## Given problem
Look for the string "JSON" and copy every line that has it.

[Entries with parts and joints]
..............................

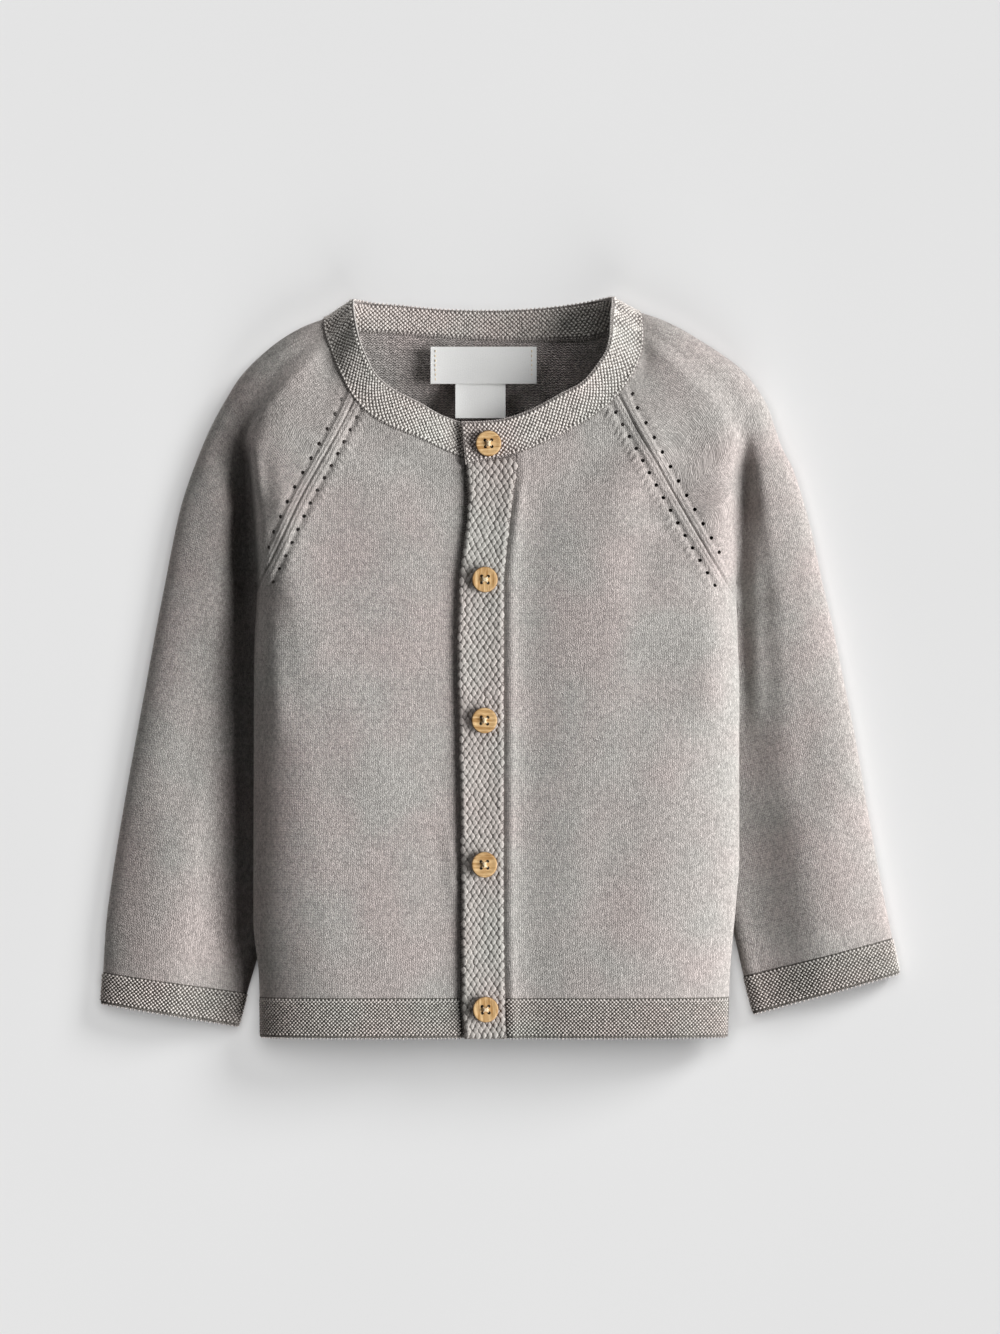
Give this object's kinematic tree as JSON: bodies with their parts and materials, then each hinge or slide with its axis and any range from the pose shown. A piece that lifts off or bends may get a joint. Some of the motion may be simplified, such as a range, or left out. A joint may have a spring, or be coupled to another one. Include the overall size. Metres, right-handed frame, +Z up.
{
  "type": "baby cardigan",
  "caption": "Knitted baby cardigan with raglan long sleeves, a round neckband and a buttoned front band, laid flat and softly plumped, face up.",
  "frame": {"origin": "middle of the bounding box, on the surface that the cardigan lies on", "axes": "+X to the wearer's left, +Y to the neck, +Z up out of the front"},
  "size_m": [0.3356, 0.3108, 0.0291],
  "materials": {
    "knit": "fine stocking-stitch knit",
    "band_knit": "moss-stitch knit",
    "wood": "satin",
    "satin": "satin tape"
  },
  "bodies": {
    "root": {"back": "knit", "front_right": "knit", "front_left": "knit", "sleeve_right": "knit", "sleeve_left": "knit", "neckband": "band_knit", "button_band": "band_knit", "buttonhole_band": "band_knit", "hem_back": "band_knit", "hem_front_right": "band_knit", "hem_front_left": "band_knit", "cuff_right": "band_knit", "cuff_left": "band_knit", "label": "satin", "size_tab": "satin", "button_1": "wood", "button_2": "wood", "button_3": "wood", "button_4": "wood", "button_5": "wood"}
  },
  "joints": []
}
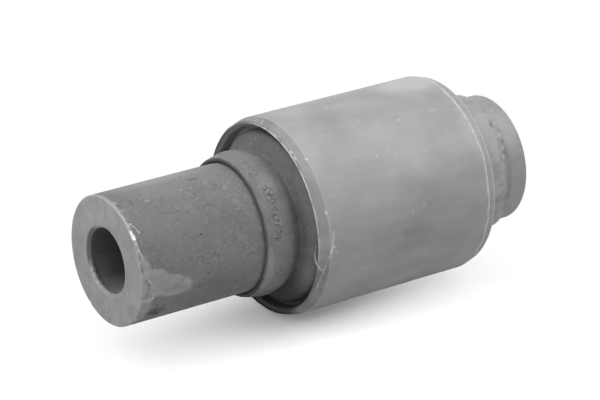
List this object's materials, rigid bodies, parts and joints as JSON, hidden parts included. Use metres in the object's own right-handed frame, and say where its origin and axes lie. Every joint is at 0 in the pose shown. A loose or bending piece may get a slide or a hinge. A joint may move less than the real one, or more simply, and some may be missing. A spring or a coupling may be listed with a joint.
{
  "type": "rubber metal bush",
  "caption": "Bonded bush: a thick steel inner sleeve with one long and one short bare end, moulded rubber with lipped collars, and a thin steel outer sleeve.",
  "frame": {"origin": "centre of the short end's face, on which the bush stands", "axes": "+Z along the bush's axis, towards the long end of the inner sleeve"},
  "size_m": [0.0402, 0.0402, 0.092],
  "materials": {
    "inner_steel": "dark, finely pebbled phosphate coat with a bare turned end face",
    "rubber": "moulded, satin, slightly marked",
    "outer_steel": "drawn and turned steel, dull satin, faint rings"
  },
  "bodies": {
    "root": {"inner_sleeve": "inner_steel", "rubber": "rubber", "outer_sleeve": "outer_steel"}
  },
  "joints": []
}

..............................

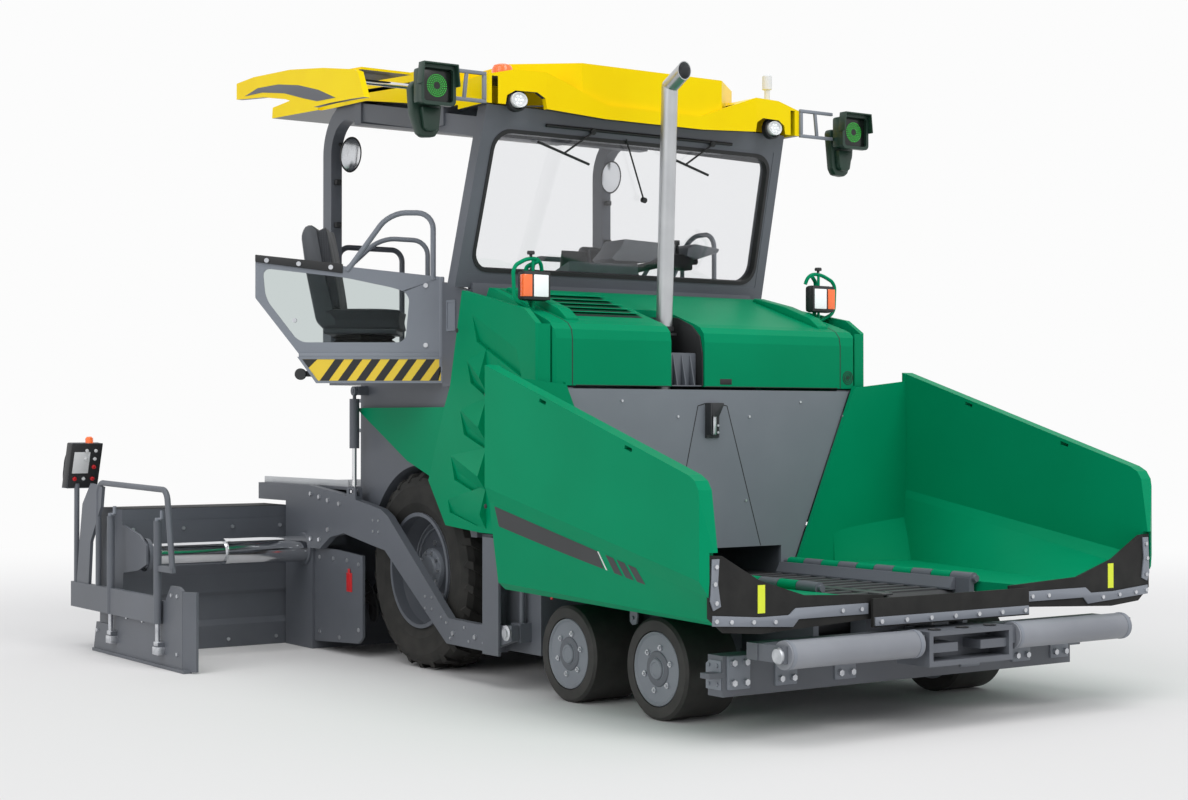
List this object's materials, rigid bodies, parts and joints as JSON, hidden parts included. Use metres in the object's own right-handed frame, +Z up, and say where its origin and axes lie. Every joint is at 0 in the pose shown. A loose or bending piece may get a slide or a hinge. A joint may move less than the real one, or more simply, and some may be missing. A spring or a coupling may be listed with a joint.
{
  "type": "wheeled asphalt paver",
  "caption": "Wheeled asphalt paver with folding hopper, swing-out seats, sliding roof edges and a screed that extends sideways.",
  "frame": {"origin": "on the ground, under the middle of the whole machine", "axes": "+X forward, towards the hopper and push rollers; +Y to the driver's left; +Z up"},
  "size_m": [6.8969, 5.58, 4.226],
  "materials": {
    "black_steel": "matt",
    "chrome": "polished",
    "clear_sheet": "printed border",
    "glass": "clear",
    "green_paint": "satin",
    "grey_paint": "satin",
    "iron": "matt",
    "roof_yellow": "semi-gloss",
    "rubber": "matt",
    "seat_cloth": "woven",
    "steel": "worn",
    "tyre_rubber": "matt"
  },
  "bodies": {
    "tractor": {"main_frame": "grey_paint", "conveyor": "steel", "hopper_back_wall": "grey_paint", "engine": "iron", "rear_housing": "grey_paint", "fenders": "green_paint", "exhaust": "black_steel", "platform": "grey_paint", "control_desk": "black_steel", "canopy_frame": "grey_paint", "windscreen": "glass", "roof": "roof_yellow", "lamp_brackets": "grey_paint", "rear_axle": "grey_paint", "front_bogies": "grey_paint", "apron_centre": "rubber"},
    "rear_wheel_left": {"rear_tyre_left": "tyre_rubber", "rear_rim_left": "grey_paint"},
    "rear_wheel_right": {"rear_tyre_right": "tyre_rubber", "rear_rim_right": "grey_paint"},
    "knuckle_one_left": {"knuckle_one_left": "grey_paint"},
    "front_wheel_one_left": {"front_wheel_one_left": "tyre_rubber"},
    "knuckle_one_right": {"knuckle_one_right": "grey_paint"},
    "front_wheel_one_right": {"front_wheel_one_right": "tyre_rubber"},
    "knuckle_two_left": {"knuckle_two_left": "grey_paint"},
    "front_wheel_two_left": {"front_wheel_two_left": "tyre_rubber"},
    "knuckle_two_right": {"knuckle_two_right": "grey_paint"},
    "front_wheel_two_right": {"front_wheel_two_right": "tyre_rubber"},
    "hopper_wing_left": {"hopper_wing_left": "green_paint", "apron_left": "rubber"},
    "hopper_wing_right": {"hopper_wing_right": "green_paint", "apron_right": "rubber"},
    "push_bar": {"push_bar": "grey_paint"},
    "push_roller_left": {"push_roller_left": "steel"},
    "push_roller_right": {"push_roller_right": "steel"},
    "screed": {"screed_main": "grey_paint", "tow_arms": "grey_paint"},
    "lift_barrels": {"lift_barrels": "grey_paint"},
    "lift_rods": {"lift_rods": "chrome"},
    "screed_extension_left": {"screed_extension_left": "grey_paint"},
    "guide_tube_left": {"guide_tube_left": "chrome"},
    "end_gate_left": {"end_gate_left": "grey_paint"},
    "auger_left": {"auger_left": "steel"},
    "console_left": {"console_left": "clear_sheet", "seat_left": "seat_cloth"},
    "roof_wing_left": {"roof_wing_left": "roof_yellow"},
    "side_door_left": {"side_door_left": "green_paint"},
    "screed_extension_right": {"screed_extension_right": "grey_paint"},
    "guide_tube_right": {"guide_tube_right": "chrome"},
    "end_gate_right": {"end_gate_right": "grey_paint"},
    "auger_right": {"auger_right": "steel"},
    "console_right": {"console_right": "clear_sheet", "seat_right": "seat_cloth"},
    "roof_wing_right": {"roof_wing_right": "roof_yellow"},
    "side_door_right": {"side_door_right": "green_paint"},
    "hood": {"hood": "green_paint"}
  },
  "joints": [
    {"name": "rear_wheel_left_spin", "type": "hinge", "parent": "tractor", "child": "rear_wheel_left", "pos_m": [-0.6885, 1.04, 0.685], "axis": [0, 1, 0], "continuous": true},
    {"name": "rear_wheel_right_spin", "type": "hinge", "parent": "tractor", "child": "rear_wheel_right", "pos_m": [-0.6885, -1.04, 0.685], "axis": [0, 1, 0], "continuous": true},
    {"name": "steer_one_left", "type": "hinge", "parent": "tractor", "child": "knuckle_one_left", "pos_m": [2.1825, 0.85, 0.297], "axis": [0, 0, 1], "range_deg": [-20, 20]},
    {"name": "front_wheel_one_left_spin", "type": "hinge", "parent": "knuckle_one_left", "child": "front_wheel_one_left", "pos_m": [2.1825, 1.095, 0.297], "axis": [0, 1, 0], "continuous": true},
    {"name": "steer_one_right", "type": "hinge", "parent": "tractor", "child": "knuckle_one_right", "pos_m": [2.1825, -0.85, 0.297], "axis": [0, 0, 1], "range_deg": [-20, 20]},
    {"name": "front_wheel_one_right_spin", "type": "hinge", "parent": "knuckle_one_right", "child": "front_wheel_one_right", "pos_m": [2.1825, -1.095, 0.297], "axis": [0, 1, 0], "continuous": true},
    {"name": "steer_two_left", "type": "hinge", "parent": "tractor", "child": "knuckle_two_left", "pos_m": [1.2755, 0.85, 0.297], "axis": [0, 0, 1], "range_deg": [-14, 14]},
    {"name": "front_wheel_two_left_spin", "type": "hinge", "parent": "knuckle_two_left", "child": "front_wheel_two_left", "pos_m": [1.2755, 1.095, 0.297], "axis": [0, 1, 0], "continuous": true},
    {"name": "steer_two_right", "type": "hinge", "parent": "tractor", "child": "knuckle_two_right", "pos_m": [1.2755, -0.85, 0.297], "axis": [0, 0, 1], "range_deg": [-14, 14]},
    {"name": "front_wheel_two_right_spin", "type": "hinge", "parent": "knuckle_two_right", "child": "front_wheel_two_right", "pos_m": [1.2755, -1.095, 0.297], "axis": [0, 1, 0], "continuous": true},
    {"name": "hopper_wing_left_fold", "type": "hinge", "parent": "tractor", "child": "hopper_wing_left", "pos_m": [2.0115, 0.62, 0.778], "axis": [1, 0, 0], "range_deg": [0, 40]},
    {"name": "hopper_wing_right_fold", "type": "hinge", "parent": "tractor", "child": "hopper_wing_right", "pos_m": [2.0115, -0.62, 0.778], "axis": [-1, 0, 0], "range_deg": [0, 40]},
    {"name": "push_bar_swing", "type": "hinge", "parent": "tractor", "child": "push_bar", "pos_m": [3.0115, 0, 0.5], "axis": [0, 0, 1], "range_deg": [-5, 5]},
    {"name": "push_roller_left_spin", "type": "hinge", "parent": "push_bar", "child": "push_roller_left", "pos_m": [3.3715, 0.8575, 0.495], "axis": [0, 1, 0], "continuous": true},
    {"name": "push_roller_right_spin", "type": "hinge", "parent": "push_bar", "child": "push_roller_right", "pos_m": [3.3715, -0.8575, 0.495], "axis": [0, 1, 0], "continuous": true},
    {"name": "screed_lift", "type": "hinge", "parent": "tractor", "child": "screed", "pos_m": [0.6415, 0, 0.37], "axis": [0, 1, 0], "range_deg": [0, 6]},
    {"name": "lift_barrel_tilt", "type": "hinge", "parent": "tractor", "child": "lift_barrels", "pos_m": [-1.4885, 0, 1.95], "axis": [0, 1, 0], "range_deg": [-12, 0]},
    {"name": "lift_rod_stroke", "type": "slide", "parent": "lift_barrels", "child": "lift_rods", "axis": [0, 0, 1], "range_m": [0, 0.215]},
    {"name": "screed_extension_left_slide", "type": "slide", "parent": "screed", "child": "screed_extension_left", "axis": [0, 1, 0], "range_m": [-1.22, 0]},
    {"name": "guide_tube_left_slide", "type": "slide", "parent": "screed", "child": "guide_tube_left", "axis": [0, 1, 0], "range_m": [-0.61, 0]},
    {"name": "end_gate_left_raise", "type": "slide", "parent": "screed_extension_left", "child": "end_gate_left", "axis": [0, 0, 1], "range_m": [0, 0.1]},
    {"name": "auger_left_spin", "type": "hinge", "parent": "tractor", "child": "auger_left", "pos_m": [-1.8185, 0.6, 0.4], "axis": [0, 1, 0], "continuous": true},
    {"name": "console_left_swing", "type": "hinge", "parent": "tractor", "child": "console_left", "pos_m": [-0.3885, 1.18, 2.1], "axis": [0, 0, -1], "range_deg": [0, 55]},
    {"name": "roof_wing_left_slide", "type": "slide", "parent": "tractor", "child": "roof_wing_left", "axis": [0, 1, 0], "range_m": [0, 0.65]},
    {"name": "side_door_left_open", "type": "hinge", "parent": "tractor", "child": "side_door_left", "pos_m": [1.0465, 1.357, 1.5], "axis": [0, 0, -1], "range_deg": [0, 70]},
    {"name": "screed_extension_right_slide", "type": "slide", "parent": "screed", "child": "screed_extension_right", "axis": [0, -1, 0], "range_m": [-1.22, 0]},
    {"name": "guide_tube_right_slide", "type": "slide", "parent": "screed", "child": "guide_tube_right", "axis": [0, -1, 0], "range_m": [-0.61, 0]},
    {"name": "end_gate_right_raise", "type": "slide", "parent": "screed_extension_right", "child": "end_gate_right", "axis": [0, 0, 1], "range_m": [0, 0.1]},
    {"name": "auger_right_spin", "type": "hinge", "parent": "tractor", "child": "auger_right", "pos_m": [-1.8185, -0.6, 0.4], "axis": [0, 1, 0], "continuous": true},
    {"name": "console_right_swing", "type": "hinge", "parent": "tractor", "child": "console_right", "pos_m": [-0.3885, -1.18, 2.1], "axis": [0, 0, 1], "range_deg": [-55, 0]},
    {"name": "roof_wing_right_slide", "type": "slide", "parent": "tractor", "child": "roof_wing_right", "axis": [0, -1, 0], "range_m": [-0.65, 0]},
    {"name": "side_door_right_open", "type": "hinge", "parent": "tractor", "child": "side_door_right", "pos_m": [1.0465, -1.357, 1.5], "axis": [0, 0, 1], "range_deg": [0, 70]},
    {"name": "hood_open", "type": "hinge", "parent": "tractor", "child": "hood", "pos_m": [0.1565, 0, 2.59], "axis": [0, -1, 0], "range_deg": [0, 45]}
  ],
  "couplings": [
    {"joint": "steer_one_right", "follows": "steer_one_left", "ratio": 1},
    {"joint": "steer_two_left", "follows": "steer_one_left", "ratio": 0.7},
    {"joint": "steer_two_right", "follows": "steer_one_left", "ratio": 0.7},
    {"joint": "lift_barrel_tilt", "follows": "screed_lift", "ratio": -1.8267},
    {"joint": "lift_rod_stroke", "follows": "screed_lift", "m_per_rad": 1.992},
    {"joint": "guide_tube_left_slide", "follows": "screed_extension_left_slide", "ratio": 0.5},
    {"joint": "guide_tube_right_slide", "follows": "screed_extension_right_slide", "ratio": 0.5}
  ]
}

..............................

## Result of the task
Give this object's kinematic tree as JSON: bodies with their parts and materials, then each hinge or slide with its axis and any range from the pose shown. A piece that lifts off or bends may get a joint. Some of the motion may be simplified, such as a range, or left out. A joint may have a spring, or be coupled to another one. Include the overall size. Metres, right-handed frame, +Z up.
List this object's materials, rigid bodies, parts and joints as JSON, hidden parts included. Use metres in the object's own right-handed frame, and say where its origin and axes lie. Every joint is at 0 in the pose shown. A loose or bending piece may get a slide or a hinge. A joint may move less than the real one, or more simply, and some may be missing. A spring or a coupling may be listed with a joint.
List this object's materials, rigid bodies, parts and joints as JSON, hidden parts included. Use metres in the object's own right-handed frame, +Z up, and say where its origin and axes lie. Every joint is at 0 in the pose shown. A loose or bending piece may get a slide or a hinge. A joint may move less than the real one, or more simply, and some may be missing. A spring or a coupling may be listed with a joint.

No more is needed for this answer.